Beloved, your marriage and mine takes commitment and sacrifice and daily investment. Do you know why it is hard work? Because we live in a sinful world that is not going to help husbands and wives stay contented with one another. It is hard work because you happened to marry a fallen sinner. In fact, you know what marriage is? It is the union of two fallen sinners, and as self-centered, sinful people, we want to be the center of the universe—we want our spouses to live for us.

And if they don’t? We will be like the people in Jesus’ day. It’s just paperwork. One historian said that Roman women dated their years with the different names of their husbands. The Jewish people were no better.

Jesus is raising the bar here. He is saying that if divorce is not based on adultery—and the apostle Paul would add, if it is not based on abandonment—stay committed to each other as you depend on the Spirit of God.

Now let me add here that if a man is abusive to his wife, if he is threatening harm to his wife; if she has grown afraid of physical harm, then he has effectively abandoned his marriage vows to care for her. He has abandoned his role to protect her; and as far as I understand the Scriptures, he has abandoned her. I would recommend that the wife separate for her own safety and then call her husband to accountability and repentance and counseling. If he refuses it, he is merely proving his abandonment, and she can biblically be divorced from him and marry someone else.

Having raised the bar on marriage, Jesus next raises the bar on telling the truth, as He speaks here in verses 34-35:

“I say to you, Do not take an oath at all, either by heaven, for it is the throne of God, or by the earth, for it is his footstool, or by Jerusalem, for it is the city of the great King.’”

The Pharisees would make all kinds of oaths and then find some loophole allowing them to break their word. Jesus says in verse 37, “Let what you say be simply ‘Yes’ or ‘No.’” In other words, say what you mean, and do what you say.

Jesus then speaks to the issue of retaliation. He says in verse 38, “You have heard that it was said, ‘An eye for an eye and a tooth for a tooth’”—that is, the punishment should fit the crime. But again, Jesus raises the bar. This biblical principle does not require personal retaliation. He says His followers should be willing to accept insult and injustice.

He says to accept a slap on a cheek—a reference to a man insulting another man—and accept being sued without responding in kind. He adds in verse 41, “If anyone forces you to go one mile, go with him two miles.”
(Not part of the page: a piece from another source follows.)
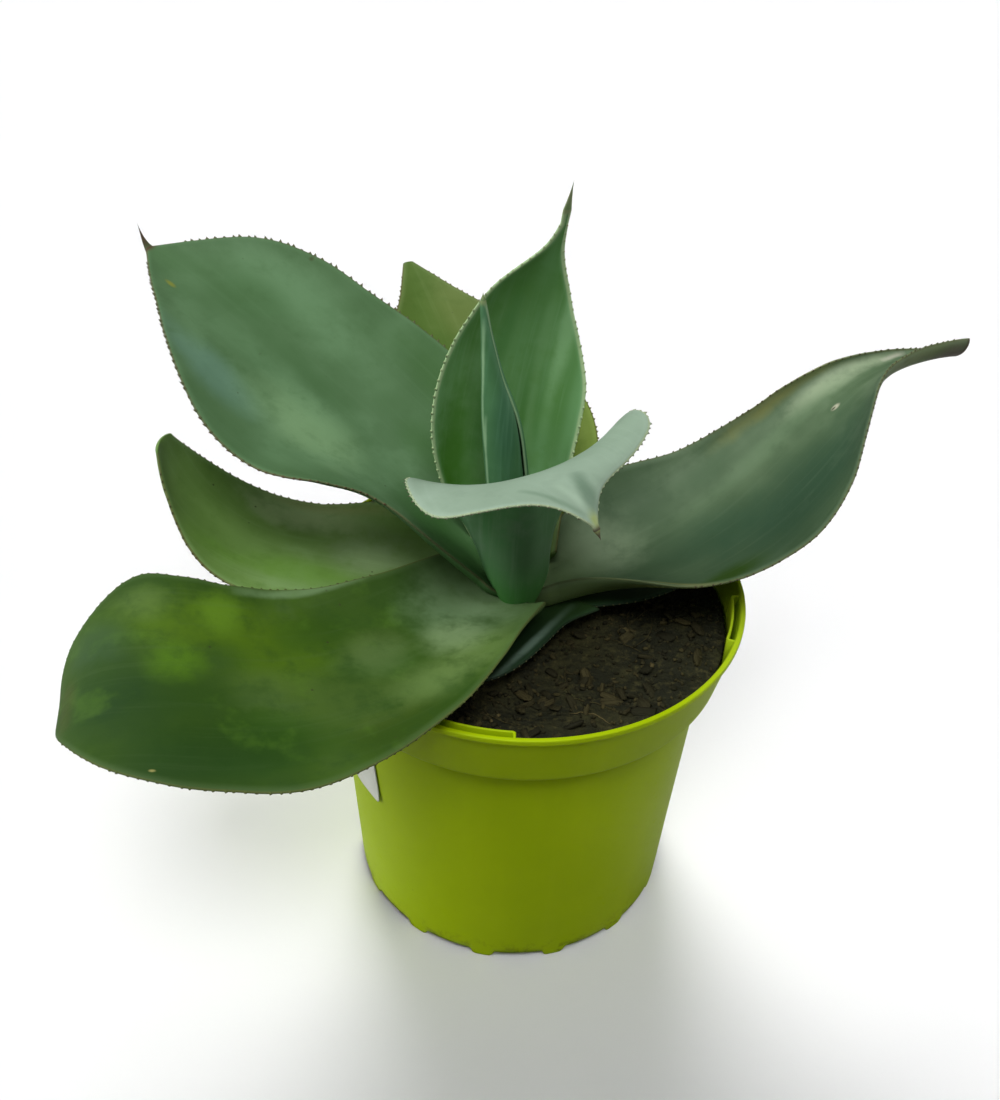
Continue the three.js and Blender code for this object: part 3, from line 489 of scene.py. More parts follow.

 Then He says down in verse 48, “Be perfect, as your heavenly Father is perfect.” The word “perfect” means complete or mature—so, be as mature and gracious as your heavenly Father.

Let me explain this concept of going two miles back up in verse 41. During the days of Christ, a Jewish person could be compelled to carry a Roman soldier’s heavy gear for one mile.[3]

The Jews, of course, despised this demeaning custom. A mile was considered 1,000 steps, so you can just imagine him counting out loud as they walked down the road, “1, 2, 3 … 999, 1,000.” He would drop that soldier’s gear and take not one step farther.

Again, Jesus is raising the bar here in verse 41 when He says, “If anyone forces you to go one mile, go with him two miles.”

Can you imagine if you said to some Roman soldier, “Listen, I’ve already had to walk 1,000 steps, but I belong to Jesus Christ, my Savior, and in honor of His sacrifice for me, I’m going to carry your gear a second mile.” That Roman soldier would scratch his head and think, These Christians are remarkable people.

By the way, this phrase from the Lord is where we got the expression we use today, of somebody going the extra mile.


[1] John MacArthur, 1 Peter (Moody Publishers, 2004), 177.

[2] David Crary, “Key to a Good Marriage?” www.ap.org

[3] William Barclay, The Gospel of Matthew, Volume 1 (Westminster Press, 1975), 168.